ROBERTSON: Yes. Yes, the-to say that the federal funds, just give up the federal funds, that amounts to, in Alan Dershowitz's word, extortion and is probably illegal.
Universities rely on these federal funds. And federal funds are there because our government supports academic institutions' right to set their own educational objectives. And that's what they are doing, is stating their own educational objectives. And the 3rd Circuit found that, when that-that military recruiting is actually an expression, and that when universities find that expression in direct conflict with their own stated educational objectives, that they have the right to ban recruiters from campuses.

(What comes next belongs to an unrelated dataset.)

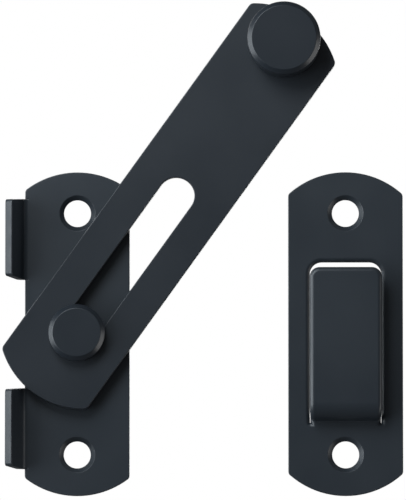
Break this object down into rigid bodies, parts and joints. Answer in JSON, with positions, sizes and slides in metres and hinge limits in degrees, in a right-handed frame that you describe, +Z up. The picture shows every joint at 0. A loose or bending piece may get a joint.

ROBERTSON: And we hope that the Supreme Court will uphold the 3rd Circuit's decision.
SCARBOROUGH: General, is it extortion?
MCCAFFREY: Well, you know, I don't want to be rude.
I think that's '70s twaddle of the worst sort.
MCCAFFREY: You know, we have a civic responsibility, 290 million of us, to back up these brave young men and women in the armed forces. These universities and high schools have legitimate issues. You know, my view, the gays in the military argument is probably within a year to five of disappearing anyway.
I think the Supreme Court ruling has trumped it. We are going to end up doing away with that don't ask/don't tell policy. But so, it's not the issue that's important to me. It's, do we understand it is our collective responsibility as parents and administrators and political leaders to defend America? And if you don't agree with that viewpoint, then you shouldn't be taking our collective federal dollars. Go do your own thing.
SCARBOROUGH: All right, General.
And, General, thanks a lot for adding a new word to the SCARBOROUGH COUNTRY lexicon, or a phrase, '70s twaddle. I love it.
General McCaffrey, Congressman King, Kent Greenfield, and Ruth Robertson, thank you so much for being with us tonight in SCARBOROUGH COUNTRY.